* Begin Provided data *
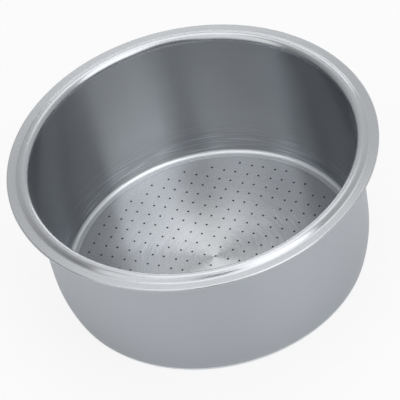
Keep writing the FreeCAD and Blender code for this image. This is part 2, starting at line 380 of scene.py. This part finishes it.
def makeSteel(name, finish):
    marking = steelMarks
    material = bpy.data.materials.new(name)
    tree = ShaderTree(material)
    place = tree.node("ShaderNodeTexCoord", {}, {}, "Object")
    x, y, z = [tree.node("ShaderNodeSeparateXYZ", {}, {0: place}, axis) for axis in range(3)]
    radius = tree.node("ShaderNodeMath", {"operation": "SQRT"}, {0: x * x + y * y})
    along = (radius + z) * 1000  # mm from the axis, measured along the sheet

    def turnedMarks(kind):  # noise drawn out round the axis
        length, fineness, detail = marking[kind]
        vector = tree.node("ShaderNodeCombineXYZ", {}, {
            0: x / radius * length, 1: y / radius * length, 2: along * fineness,
        })
        return tree.node("ShaderNodeTexNoise", {}, {
            "Vector": vector, "Scale": 1.0, "Detail": detail,
        }, "Fac")

    def blend(factor, first, second):
        return tree.node("ShaderNodeMix", {"data_type": "RGBA"}, {
            "Factor": factor, 6: first, 7: second,
        }, 2)

    clouds = tree.node("ShaderNodeTexNoise", {}, {
        "Vector": place, "Scale": marking["cloudScale"], "Detail": marking["cloudDetail"],
    }, "Fac")
    fineShare = marking["fineShare"]
    marks = turnedMarks("fine") * fineShare + turnedMarks("broad") * (1 - fineShare)
    mottle = marks * (1 - marking["cloudShare"]) + clouds * marking["cloudShare"]
    low = [c * (1 - finish["toneSpread"]) for c in finish["colour"]]
    high = [c * (1 + finish["toneSpread"]) for c in finish["colour"]]
    tone = blend(mottle, (*low, 1), (*high, 1))
    # painted shade: each shade ring darkens the tone towards black around its radius
    for ringRadius, ringWidth, shadeDepth in finish["shadeRings"]:
        offset = (radius * 1000 - ringRadius) / ringWidth
        ring = tree.node("ShaderNodeMath", {"operation": "EXPONENT"}, {0: offset * offset * -1})
        tone = blend(ring * shadeDepth, tone, (0, 0, 0, 1))
    if finish["scratches"]:
        reach = tree.node("ShaderNodeMath", {"operation": "DIVIDE", "use_clamp": True}, {
            0: marking["scratchTop"] - z * 1000, 1: marking["scratchFade"],
        })
        lines = tree.node("ShaderNodeMath", {"operation": "MULTIPLY", "use_clamp": True}, {
            0: turnedMarks("scratched") - marking["scratchThreshold"], 1: marking["scratchContrast"],
        })
        scratched = lines * reach * finish["scratches"]
        bright = [min(1.0, c * marking["scratchShine"]) for c in finish["colour"]]
        tone = blend(scratched, tone, (*bright, 1))
        marks = marks + scratched
    roughness = finish["roughness"] + (marks - 0.5) * finish["grain"]
    roughness = roughness + (clouds - 0.5) * marking["cloudRoughness"]
    sway = (turnedMarks("leaning") - 0.5) * finish["sway"]
    lean = tree.node("ShaderNodeCombineXYZ", {}, {0: y / radius * sway * -1, 1: x / radius * sway})
    facing = tree.node("ShaderNodeNewGeometry", {}, {}, "Normal")
    swayed = tree.node("ShaderNodeVectorMath", {"operation": "ADD"}, {0: facing, 1: lean})
    relief = tree.node("ShaderNodeBump", {}, {
        "Strength": finish["relief"], "Distance": marking["depth"], "Height": marks,
        "Normal": tree.node("ShaderNodeVectorMath", {"operation": "NORMALIZE"}, {0: swayed}),
    })
    shader = tree.node("ShaderNodeBsdfPrincipled", {}, {
        "Base Color": tone, "Metallic": 1.0, "Roughness": roughness, "Normal": relief,
        "Anisotropic": finish["anisotropy"], "Anisotropic Rotation": marking["brushingTurn"],
    })
    tree.node("ShaderNodeOutputMaterial", {}, {"Surface": shader})
    return material


def finishOf(face, ringStart, ringTop):
    spot, limits, sheet = face.center, finishLimits, basket["sheet"]
    fromAxis = math.hypot(spot.x, spot.y)
    inward = face.normal.x * spot.x + face.normal.y * spot.y < 0
    if spot.z > basket["flangeTop"] - sheet + limits["rimMargin"]:
        return "rimSteel"
    if abs(face.normal.z) < limits["upright"] and fromAxis < limits["holeReach"]:
        return "holeSteelShaded"
    inside = inward or spot.z > sheet * limits["insideShare"]
    if inside and spot.z < ringTop and fromAxis > ringStart:
        return "cornerSteelHighlight"
    if spot.z < sheet * limits["floorShare"] and fromAxis < limits["floorReach"]:
        return "floorSteelLit"
    return "wallSteelShaded" if inward else "outsideSteelShaded"


def finishBasket(piece, centres):
    names = list(finishes)
    for name in names:
        piece.data.materials.append(makeSteel(name, finishes[name]))
    innerBend = basket["cornerRadius"] - basket["sheet"]
    ringStart = centres["corner"].x - basket["ringLead"]
    bendAngle = math.radians(90 - basket["shoulderLean"])
    ringTop = basket["cornerRadius"] - innerBend * math.cos(bendAngle)
    for face in piece.data.polygons:
        face.material_index = names.index(finishOf(face, ringStart, ringTop))


basketPiece.data.materials.clear()
finishBasket(basketPiece, basketCentres)
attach(basketPiece, "root")
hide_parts("filter_basket")
print("steel finishes made")


# Places in the studio are given by their azimuth from the camera and their elevation.
studio = {
    "floorColour": (0.90, 0.90, 0.90),
    "floorRadius": 6.0,
    "floorSides": 96,
    "floorDrop": 0.00002,  # keeps the floor just clear of the basket
    "floorWhite": 0.85,  # how far the camera sees the floor as plain white
    "floorGleam": 0.12,  # and how far the metal does
    "coveredRadius": 0.0235,  # the floor under the basket stays dark behind the holes
    "baseGleam": 0.5,  # painted reflection: under the basket the floor glows white to glossy rays, so that the flat underside isn't black from below
    "worldLevel": 0.97,
    "darkSide": (-28, -9),  # the unlit side of the room
    "darkSideSpread": 0.5,
    "lampDistance": 1.5,
    "lamps": {  # azimuth, elevation, width, height, brightness
        "rightSoftbox": (39, 42, 1.10, 1.72, 1.36),
        "leftSoftbox": (-45, 39, 1.48, 1.88, 0.79),
        "topSoftbox": (168, 75, 1.00, 1.34, 0.93),
        "backSoftbox": (172, 15, 1.32, 0.45, 1.07),
    },
}


def makePaleFloor():
    material = bpy.data.materials.new("paleFloor")
    tree = ShaderTree(material)
    seen, glossy, passing = [
        tree.node("ShaderNodeLightPath", {}, {}, ray)
        for ray in ("Is Camera Ray", "Is Glossy Ray", "Is Transmission Ray")
    ]
    lit = tree.node("ShaderNodeBsdfDiffuse", {}, {"Color": (*studio["floorColour"], 1)})
    white = tree.node("ShaderNodeEmission", {}, {"Color": (1, 1, 1, 1), "Strength": 1.0})
    place = tree.node("ShaderNodeTexCoord", {}, {}, "Object")
    fromAxis = tree.node("ShaderNodeVectorMath", {"operation": "LENGTH"}, {0: place}, "Value")
    outside = fromAxis > studio["coveredRadius"]
    share = (seen * studio["floorWhite"] + (glossy + passing) * studio["floorGleam"]) * outside
    # painted reflection: under the basket the floor glows white to glossy rays only
    share = share + glossy * (1 - outside) * studio["baseGleam"]
    above = tree.node("ShaderNodeMixShader", {}, {0: share, 1: lit, 2: white})
    behind = tree.node("ShaderNodeNewGeometry", {}, {}, "Backfacing")
    clear = tree.node("ShaderNodeBsdfTransparent", {}, {})  # lets the underside be seen from below
    shader = tree.node("ShaderNodeMixShader", {}, {0: behind, 1: above, 2: clear})
    tree.node("ShaderNodeOutputMaterial", {}, {"Surface": shader})
    return material


def addFloor():
    mesh = bmesh.new()
    bmesh.ops.create_circle(
        mesh, cap_ends=True, segments=studio["floorSides"], radius=studio["floorRadius"],
        matrix=Matrix.Translation((0, 0, -studio["floorDrop"])),
    )
    made = bpy.data.meshes.new("studioFloor")
    mesh.to_mesh(made)
    mesh.free()
    made.materials.append(makePaleFloor())
    newPiece("studioFloor", made)


def addLamp(name, azimuth, elevation, width, height, brightness):
    data = bpy.data.lights.new(name, "AREA")
    data.shape = "RECTANGLE"
    data.size, data.size_y = width, height
    data.energy = brightness * math.pi * width * height
    lamp = bpy.data.objects.new(name, data)
    bpy.context.scene.collection.objects.link(lamp)
    away = around(azimuth, elevation)
    lamp.location = away * studio["lampDistance"]
    lamp.rotation_mode = "QUATERNION"
    lamp.rotation_quaternion = (-away).to_track_quat("-Z", "Y")


def addWorld():
    world = bpy.data.worlds.new("studioWorld")
    tree = ShaderTree(world)
    direction = tree.node("ShaderNodeTexCoord", {}, {}, "Generated")
    facing = tree.node("ShaderNodeVectorMath", {"operation": "DOT_PRODUCT"}, {
        0: direction, 1: around(*studio["darkSide"]),
    }, "Value")
    gloom = tree.node("ShaderNodeMath", {"operation": "EXPONENT"}, {
        0: (facing - 1) * studio["darkSideSpread"],
    })
    light = tree.node("ShaderNodeBackground", {}, {
        "Color": (1, 1, 1, 1), "Strength": studio["worldLevel"] * (1 - gloom),
    })
    tree.node("ShaderNodeOutputWorld", {}, {"Surface": light})
    bpy.context.scene.world = world


addFloor()
addWorld()
for lampName, lampValues in studio["lamps"].items():
    addLamp(lampName, *lampValues)
bpy.context.scene.view_settings.view_transform = "Standard"
print("studio lit")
* End Provided data *
→ **Work to do**: Starting at the first line of the material above, reproduce each line exactly up to and including the line with "along = (radius".

→ **Final result**:
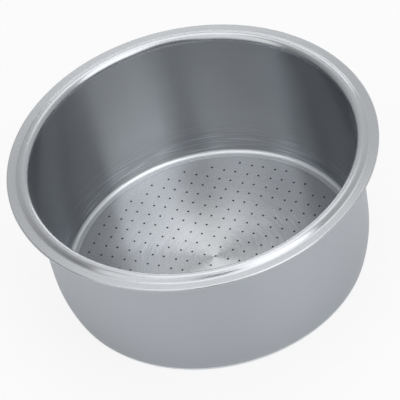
Keep writing the FreeCAD and Blender code for this image. This is part 2, starting at line 380 of scene.py. This part finishes it.
def makeSteel(name, finish):
    marking = steelMarks
    material = bpy.data.materials.new(name)
    tree = ShaderTree(material)
    place = tree.node("ShaderNodeTexCoord", {}, {}, "Object")
    x, y, z = [tree.node("ShaderNodeSeparateXYZ", {}, {0: place}, axis) for axis in range(3)]
    radius = tree.node("ShaderNodeMath", {"operation": "SQRT"}, {0: x * x + y * y})
    along = (radius + z) * 1000  # mm from the axis, measured along the sheet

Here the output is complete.